The problem with the group is that, though its founder and conductor George Estevez has considerable vision and programming ability, he is unable to communicate his vision to the chorus. The timbres within individual sections are not at all matched, nor is the group able to blend together very well–it becomes an unfocused wall of choral sound. Sopranos dominate, at various screeching levels. And diction is poor because the ensembling is so poor–consonants are never together. This makes the text virtually unintelligible. When the soloists could be heard, they were pleasing in an amateur sense. In fact the overall effect was about at the level of a community or church chorus–respectable by those standards, but pretty grisly by professional ones. The area the group does seem concerned about that works to its advantage is dynamic contrast, which was apparent in each of the three pieces performed.

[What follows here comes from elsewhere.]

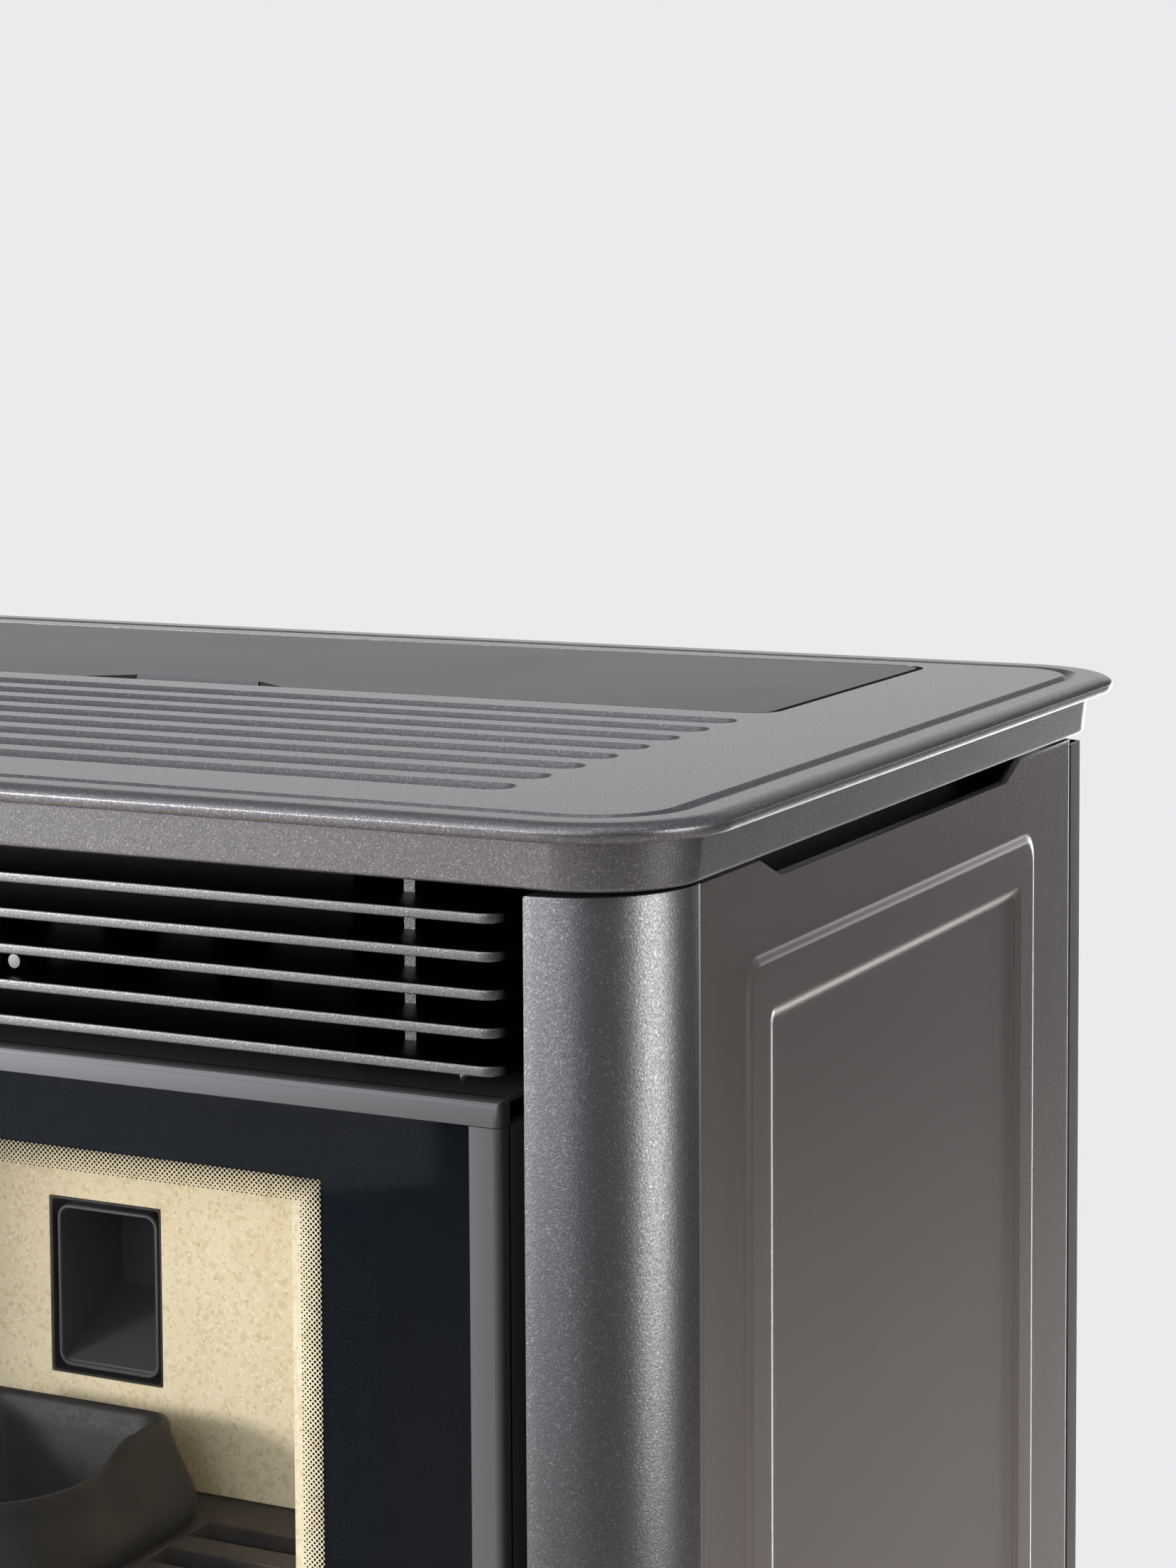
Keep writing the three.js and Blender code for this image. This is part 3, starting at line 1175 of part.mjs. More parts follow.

Also on the program was Benjamin Britten’s Te Deum–which was given a far better performance than the Tucker, being less complicated and more superficial–and the Chicago premiere of a work by another 20th-century British composer, Arthur Bliss, his Pastoral: Lie Strewn the White Flocks, a fluffy, overlong, neo- Romantic work praising the return of spring. A small string orchestra was brought in for the Bliss, along with CSO flutist Walfrid Kujala, and both suffered from not having any solid direction. Estevez was concentrating on the choir, treating the instruments as if they were extended organ accompaniment. That made for a rudderless, coarse orchestral sound. And I can’t say what language mezzo-soprano Mary Mattfeld was trying to sing her solo bits in, but it couldn’t have been English.